(Object data in JSON)
----

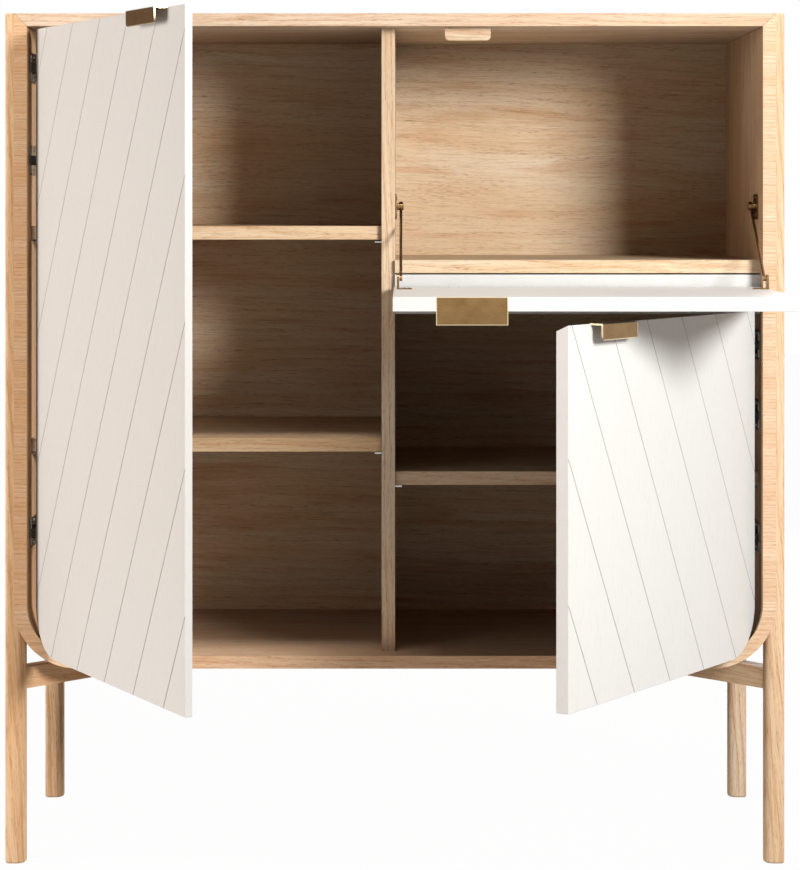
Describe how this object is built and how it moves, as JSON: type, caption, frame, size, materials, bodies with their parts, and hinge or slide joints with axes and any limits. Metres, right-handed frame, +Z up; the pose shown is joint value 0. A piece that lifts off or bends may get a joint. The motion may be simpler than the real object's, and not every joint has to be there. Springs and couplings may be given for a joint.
{
  "type": "highboard cabinet",
  "caption": "Oak highboard on full-height square legs, with white grooved doors and a white drop-front flap on brass stays over shelved compartments with bent lower corners.",
  "frame": {"origin": "on the floor below the middle of the object's box as it stands with the doors part open and the flap down", "axes": "+X to the right seen from the front, +Y to the back, +Z up"},
  "size_m": [1.1, 0.8523, 1.2],
  "materials": {
    "oak": "clear matt oil",
    "white_lacquer": "white lacquer, matt, open grain",
    "brass": "satin",
    "nickel": "nickel plated",
    "steel": "zinc plated"
  },
  "bodies": {
    "cabinet": {"top_panel": "oak", "left_side_panel": "oak", "right_side_panel": "oak", "left_bent_corner": "oak", "right_bent_corner": "oak", "bottom_panel": "oak", "back_panel": "oak", "divider": "oak", "desk_shelf": "oak", "flap_apron": "white_lacquer", "left_upper_shelf": "oak", "left_lower_shelf": "oak", "right_shelf": "oak", "shelf_pins": "nickel", "left_front_leg": "oak", "right_front_leg": "oak", "left_rear_leg": "oak", "right_rear_leg": "oak", "left_front_brace": "oak", "right_front_brace": "oak", "left_rear_brace": "oak", "right_rear_brace": "oak", "centre_rail": "oak", "frame_screws": "steel", "stop_block": "oak", "left_hinge_plates": "nickel", "left_hinge_arms": "nickel", "right_hinge_plates": "nickel", "right_hinge_arms": "nickel", "hinge_plate_screws": "nickel", "flap_hinge_arms": "nickel", "flap_arm_screws": "nickel", "left_stay_plate": "brass", "right_stay_plate": "brass", "stay_plate_screws": "brass"},
    "left_door": {"left_door": "white_lacquer", "left_handle": "brass", "left_handle_screws": "brass", "left_hinge_cups": "nickel", "left_cup_screws": "nickel"},
    "right_door": {"right_door": "white_lacquer", "right_handle": "brass", "right_handle_screws": "brass", "right_hinge_cups": "nickel", "right_cup_screws": "nickel"},
    "flap": {"flap": "white_lacquer", "flap_handle": "brass", "flap_handle_screws": "brass", "flap_hinge_housings": "nickel", "flap_hinge_pins": "nickel", "left_stay_foot": "brass", "right_stay_foot": "brass", "stay_foot_screws": "brass"},
    "left_stay_swivel": {"left_stay_swivel": "brass"},
    "right_stay_swivel": {"right_stay_swivel": "brass"},
    "left_stay_rod": {"left_stay_rod": "brass"},
    "right_stay_rod": {"right_stay_rod": "brass"}
  },
  "joints": [
    {"name": "left_door_hinge", "type": "hinge", "parent": "cabinet", "child": "left_door", "pos_m": [-0.5004, 0.00634, 0.73725], "axis": [0, 0, -1], "range_deg": [-60.75, 44]},
    {"name": "right_door_hinge", "type": "hinge", "parent": "cabinet", "child": "right_door", "pos_m": [0.5004, 0.00634, 0.53775], "axis": [0, 0, 1], "range_deg": [-55.7, 49]},
    {"name": "flap_hinge", "type": "hinge", "parent": "cabinet", "child": "flap", "pos_m": [0.2577, 0.01234, 0.80125], "axis": [-1, 0, 0], "range_deg": [0, 90]},
    {"name": "left_stay_swing", "type": "hinge", "parent": "cabinet", "child": "left_stay_swivel", "pos_m": [0, 0.07134, 0.9269], "axis": [1, 0, 0], "range_deg": [0, 5]},
    {"name": "left_stay_slide", "type": "slide", "parent": "left_stay_swivel", "child": "left_stay_rod", "axis": [0, 0.8108, 0.5853], "range_m": [0, 0.1175]},
    {"name": "right_stay_swing", "type": "hinge", "parent": "cabinet", "child": "right_stay_swivel", "pos_m": [0, 0.07134, 0.9269], "axis": [1, 0, 0], "range_deg": [0, 5]},
    {"name": "right_stay_slide", "type": "slide", "parent": "right_stay_swivel", "child": "right_stay_rod", "axis": [0, 0.8108, 0.5853], "range_m": [0, 0.1175]}
  ],
  "couplings": [
    {"joint": "left_stay_swing", "follows": "flap_hinge", "ratio": 0.055556},
    {"joint": "left_stay_slide", "follows": "flap_hinge", "m_per_rad": 0.074803},
    {"joint": "right_stay_swing", "follows": "flap_hinge", "ratio": 0.055556},
    {"joint": "right_stay_slide", "follows": "flap_hinge", "m_per_rad": 0.074803}
  ]
}
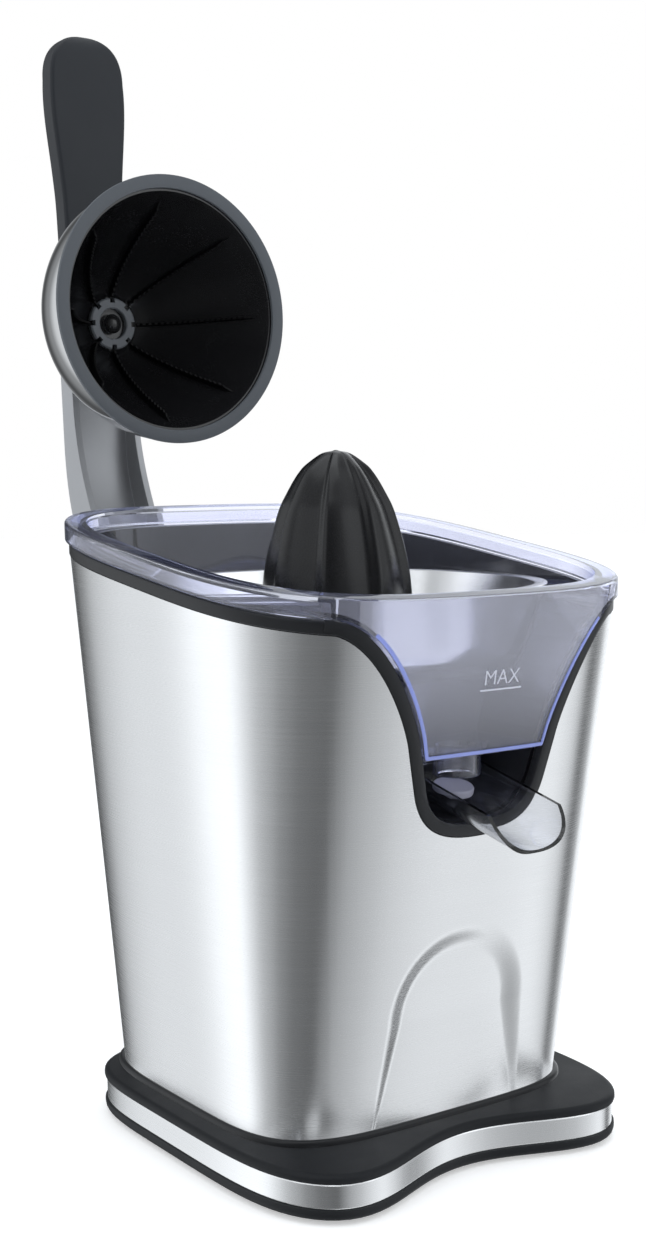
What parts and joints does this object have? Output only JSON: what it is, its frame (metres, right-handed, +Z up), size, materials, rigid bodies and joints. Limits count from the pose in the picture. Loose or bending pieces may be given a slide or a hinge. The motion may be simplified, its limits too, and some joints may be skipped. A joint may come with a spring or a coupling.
{
  "type": "citrus press juicer",
  "caption": "Steel-bodied electric citrus press with a clear juice collector, ribbed reamer, tilting spout and a hinged lever carrying a fruit dome.",
  "frame": {"origin": "centre of the whole press's footprint, lever raised, on the surface it stands on", "axes": "+Z up; +Y to the back, where the lever hinges; the spout points towards -Y, and +X is to the right of somebody facing the spout"},
  "size_m": [0.2018, 0.3578, 0.5057],
  "materials": {
    "brushed_steel": "brushed",
    "polished_steel": "polished",
    "plain_steel": "machined",
    "cast_silver": "satin die casting",
    "black_satin": "satin moulded",
    "black_matte": "matte moulded",
    "grey_rim": "satin moulded",
    "grey_rubber": "matte",
    "dark_rubber": "matte",
    "nylon": "natural nylon",
    "bronze": "sintered",
    "clear_plastic": "clear polished"
  },
  "bodies": {
    "stand": {"base_bottom_cover": "black_satin", "base_trim_band": "brushed_steel", "base_top_cover": "black_satin", "rubber_foot_1": "dark_rubber", "rubber_foot_2": "dark_rubber", "rubber_foot_3": "dark_rubber", "rubber_foot_4": "dark_rubber", "base_screw_1": "plain_steel", "base_screw_2": "plain_steel", "base_screw_3": "plain_steel", "base_screw_4": "plain_steel", "body_collar": "black_satin", "cord_gland": "dark_rubber", "body_shell": "brushed_steel", "rim_trim": "black_satin", "inner_housing": "black_satin", "shaft_seal": "dark_rubber", "spout_pin": "plain_steel", "hinge_bracket": "cast_silver", "lever_stop": "dark_rubber", "pivot_shaft": "plain_steel", "pivot_cap_left": "black_satin", "pivot_cap_right": "black_satin", "bracket_screw_1": "plain_steel", "bracket_screw_2": "plain_steel", "gear_axle": "plain_steel", "gearbox_lower": "black_matte", "gearbox_lid": "black_matte", "shaft_bush_lower": "bronze", "shaft_bush_upper": "bronze", "gearbox_post_1": "plain_steel", "gearbox_post_2": "plain_steel", "gearbox_post_3": "plain_steel", "motor_can": "plain_steel", "motor_end_cap": "black_matte", "switch_body": "black_matte", "switch_bracket": "plain_steel"},
    "lever": {"lever_arm": "cast_silver", "lever_grip": "black_matte", "pivot_bush_left": "bronze", "pivot_bush_right": "bronze", "dome_cover": "polished_steel", "dome_liner": "black_satin", "dome_rim": "grey_rim", "dome_hub_ring": "grey_rubber", "dome_button": "black_satin", "dome_screw": "plain_steel"},
    "collector": {"juice_collector": "clear_plastic"},
    "strainer_dish": {"strainer": "polished_steel"},
    "reamer": {"reamer_cone": "black_satin"},
    "pouring_spout": {"spout": "clear_plastic", "spout_seal": "grey_rubber"},
    "rotor": {"motor_rotor": "plain_steel", "motor_pinion": "bronze", "cooling_fan": "black_matte"},
    "idler": {"intermediate_gear": "nylon"},
    "output": {"output_gear": "nylon", "press_spring": "plain_steel"},
    "shaft": {"drive_shaft": "plain_steel"},
    "plunger": {"switch_plunger": "nylon"}
  },
  "joints": [
    {"name": "lever_pivot", "type": "hinge", "parent": "stand", "child": "lever", "pos_m": [0, 0.07835, 0.2409], "axis": [-1, 0, 0], "range_deg": [-92, 0]},
    {"name": "motor_spin", "type": "hinge", "parent": "stand", "child": "rotor", "pos_m": [0, -0.00115, 0.1], "axis": [0, 0, 1], "continuous": true},
    {"name": "idler_spin", "type": "hinge", "parent": "stand", "child": "idler", "pos_m": [0.0244, -0.01867, 0.14], "axis": [0, 0, 1], "continuous": true},
    {"name": "output_spin", "type": "hinge", "parent": "stand", "child": "output", "pos_m": [0, -0.04715, 0.126], "axis": [0, 0, 1], "continuous": true},
    {"name": "shaft_press", "type": "slide", "parent": "output", "child": "shaft", "axis": [0, 0, 1], "range_m": [-0.002, 0], "stiffness_N_per_m": 800, "springref_m": 0.004, "deforming": ["press_spring"]},
    {"name": "switch_press", "type": "slide", "parent": "stand", "child": "plunger", "axis": [0, 0, 1], "range_m": [-0.002, 0]},
    {"name": "collector_lift", "type": "slide", "parent": "stand", "child": "collector", "axis": [0, 0, 1], "range_m": [0, 0.1]},
    {"name": "strainer_lift", "type": "slide", "parent": "stand", "child": "strainer_dish", "axis": [0, 0, 1], "range_m": [0, 0.165]},
    {"name": "reamer_lift", "type": "slide", "parent": "shaft", "child": "reamer", "axis": [0, 0, 1], "range_m": [0, 0.205]},
    {"name": "spout_tilt", "type": "hinge", "parent": "stand", "child": "pouring_spout", "pos_m": [0, -0.11115, 0.1748], "axis": [-1, 0, 0], "range_deg": [0, 12.5]}
  ],
  "couplings": [
    {"joint": "idler_spin", "follows": "motor_spin", "ratio": -0.25},
    {"joint": "output_spin", "follows": "motor_spin", "ratio": 0.0625},
    {"joint": "switch_press", "follows": "shaft_press", "ratio": 1},
    {"joint": "strainer_lift", "follows": "collector_lift", "ratio": 1.65},
    {"joint": "reamer_lift", "follows": "collector_lift", "ratio": 2.05}
  ]
}
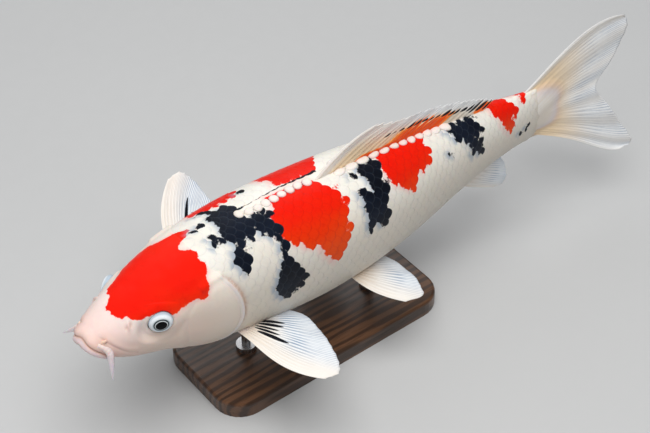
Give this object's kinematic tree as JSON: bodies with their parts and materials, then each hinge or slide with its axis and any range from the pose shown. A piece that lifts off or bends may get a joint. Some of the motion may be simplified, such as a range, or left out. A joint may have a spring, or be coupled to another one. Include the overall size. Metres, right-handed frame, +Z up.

----

Pull out every line of the entries that includes the word "this".

Describe how this object is built and how it moves, as JSON: type, caption, frame, size, materials, bodies with their parts, and hinge or slide joints with axes and any limits. Metres, right-handed frame, +Z up; the pose shown is joint value 0. A piece that lifts off or bends may get a joint. The motion may be simpler than the real object's, and not every joint has to be there. Springs and couplings may be given for a joint.
What parts and joints does this object have? Output only JSON: what it is, its frame (metres, right-handed, +Z up), size, materials, rigid bodies and joints. Limits count from the pose in the picture. Loose or bending pieces may be given a slide or a hinge. The motion may be simplified, its limits too, and some joints may be skipped. A joint may come with a spring or a coupling.
Give this object's kinematic tree as JSON: bodies with their parts and materials, then each hinge or slide with its axis and any range from the pose shown. A piece that lifts off or bends may get a joint. Some of the motion may be simplified, such as a range, or left out. A joint may have a spring, or be coupled to another one. Include the overall size. Metres, right-handed frame, +Z up.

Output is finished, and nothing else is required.